**Given instruction**:
Return the listing below word for word.

**Data shown**:
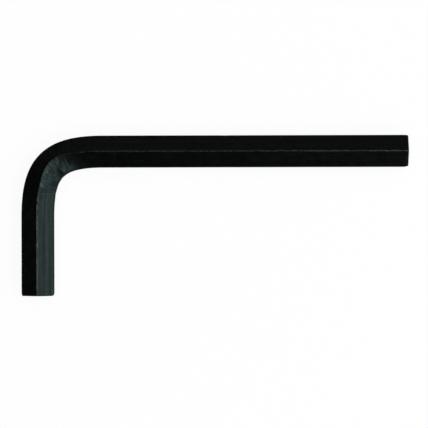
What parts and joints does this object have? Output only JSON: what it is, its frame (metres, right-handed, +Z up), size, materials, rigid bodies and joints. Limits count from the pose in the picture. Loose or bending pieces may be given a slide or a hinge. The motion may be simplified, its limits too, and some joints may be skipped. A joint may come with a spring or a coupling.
{
  "type": "hex key",
  "caption": "L-shaped hexagon key: one bent bar of black oxide steel, with a plain six-sided drive end on its long arm and on its short arm.",
  "frame": {"origin": "under the middle of the key's box, on the surface it lies on", "axes": "+X along the long arm to its end, -Y along the short arm to its end, +Z up from the surface the key lies on"},
  "size_m": [0.122, 0.0506, 0.0114],
  "materials": {
    "black_oxide_steel": "black oxide over drawn steel, oiled, satin"
  },
  "bodies": {
    "root": {"hex_key": "black_oxide_steel"}
  },
  "joints": []
}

**Task answer**:
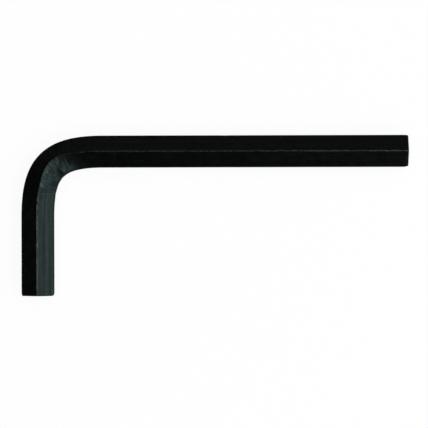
What parts and joints does this object have? Output only JSON: what it is, its frame (metres, right-handed, +Z up), size, materials, rigid bodies and joints. Limits count from the pose in the picture. Loose or bending pieces may be given a slide or a hinge. The motion may be simplified, its limits too, and some joints may be skipped. A joint may come with a spring or a coupling.
{
  "type": "hex key",
  "caption": "L-shaped hexagon key: one bent bar of black oxide steel, with a plain six-sided drive end on its long arm and on its short arm.",
  "frame": {"origin": "under the middle of the key's box, on the surface it lies on", "axes": "+X along the long arm to its end, -Y along the short arm to its end, +Z up from the surface the key lies on"},
  "size_m": [0.122, 0.0506, 0.0114],
  "materials": {
    "black_oxide_steel": "black oxide over drawn steel, oiled, satin"
  },
  "bodies": {
    "root": {"hex_key": "black_oxide_steel"}
  },
  "joints": []
}